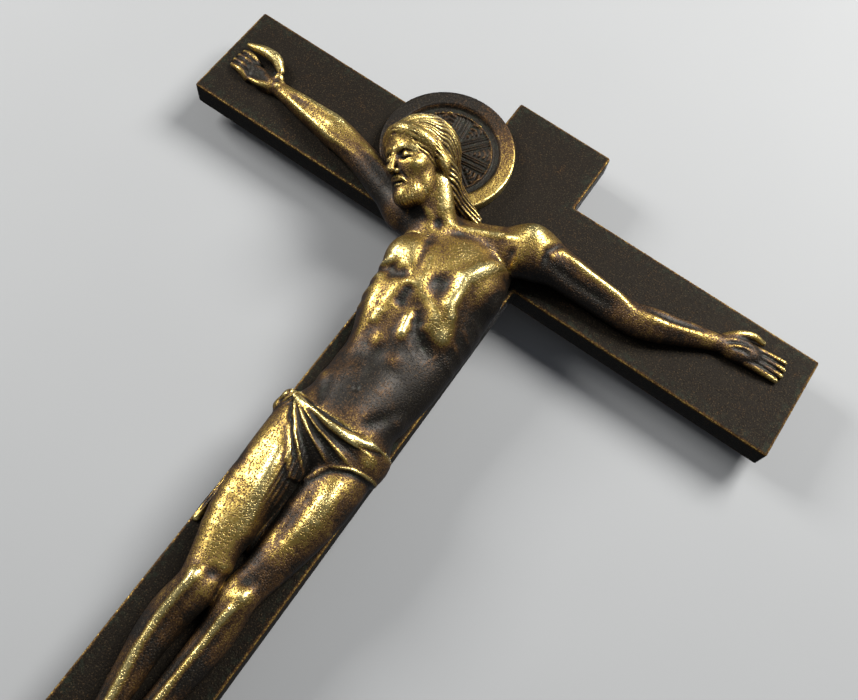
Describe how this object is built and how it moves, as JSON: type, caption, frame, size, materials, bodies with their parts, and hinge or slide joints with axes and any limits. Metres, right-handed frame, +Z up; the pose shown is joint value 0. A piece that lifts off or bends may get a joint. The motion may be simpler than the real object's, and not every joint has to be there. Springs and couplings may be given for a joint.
{
  "type": "crucifix",
  "caption": "Hand-sized cast bronze crucifix: a plain flat cross with a relief corpus and nimbus, screwed from behind, with a hanging ring on its back.",
  "frame": {"origin": "centre of the squared foot end of the shaft", "axes": "+Z up the shaft, +X along the crossbar to the viewer's right, the figure faces -Y"},
  "size_m": [0.1516, 0.0283, 0.228],
  "materials": {
    "patinated_bronze": "dark brown-black patinated cast bronze with fine sand-cast grain and edges worn to gold",
    "rubbed_bronze": "cast bronze, high places rubbed to gold, hollows nearly black",
    "nimbus_bronze": "cast bronze, rim rubbed to gold, field dark with green in its grooves",
    "turned_brass": "tarnished turned brass",
    "felt": "dark green pressed felt"
  },
  "bodies": {
    "cross": {"cross_plate": "patinated_bronze", "corpus": "rubbed_bronze", "nimbus": "nimbus_bronze", "footrest": "patinated_bronze", "corpus_screw_left_hand": "turned_brass", "corpus_screw_right_hand": "turned_brass", "corpus_screw_chest": "turned_brass", "corpus_screw_hips": "turned_brass", "corpus_screw_ankles": "turned_brass", "nimbus_screw_centre": "turned_brass", "nimbus_screw_side": "turned_brass", "footrest_screw_left": "turned_brass", "footrest_screw_right": "turned_brass", "hanger_strap": "turned_brass", "hanger_screw_upper": "turned_brass", "hanger_screw_lower": "turned_brass", "arm_pad_left": "felt", "arm_pad_right": "felt", "foot_pad": "felt"},
    "ring": {"hanger_ring": "turned_brass"}
  },
  "joints": [
    {"name": "ring_swing", "type": "hinge", "parent": "cross", "child": "ring", "pos_m": [0, 0.00565, 0.2156], "axis": [1, 0, 0], "range_deg": [0, 178]}
  ]
}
========================
Your task is to pick out every line with the string "axes" and copy it.

Correct result:
Describe how this object is built and how it moves, as JSON: type, caption, frame, size, materials, bodies with their parts, and hinge or slide joints with axes and any limits. Metres, right-handed frame, +Z up; the pose shown is joint value 0. A piece that lifts off or bends may get a joint. The motion may be simpler than the real object's, and not every joint has to be there. Springs and couplings may be given for a joint.
  "frame": {"origin": "centre of the squared foot end of the shaft", "axes": "+Z up the shaft, +X along the crossbar to the viewer's right, the figure faces -Y"},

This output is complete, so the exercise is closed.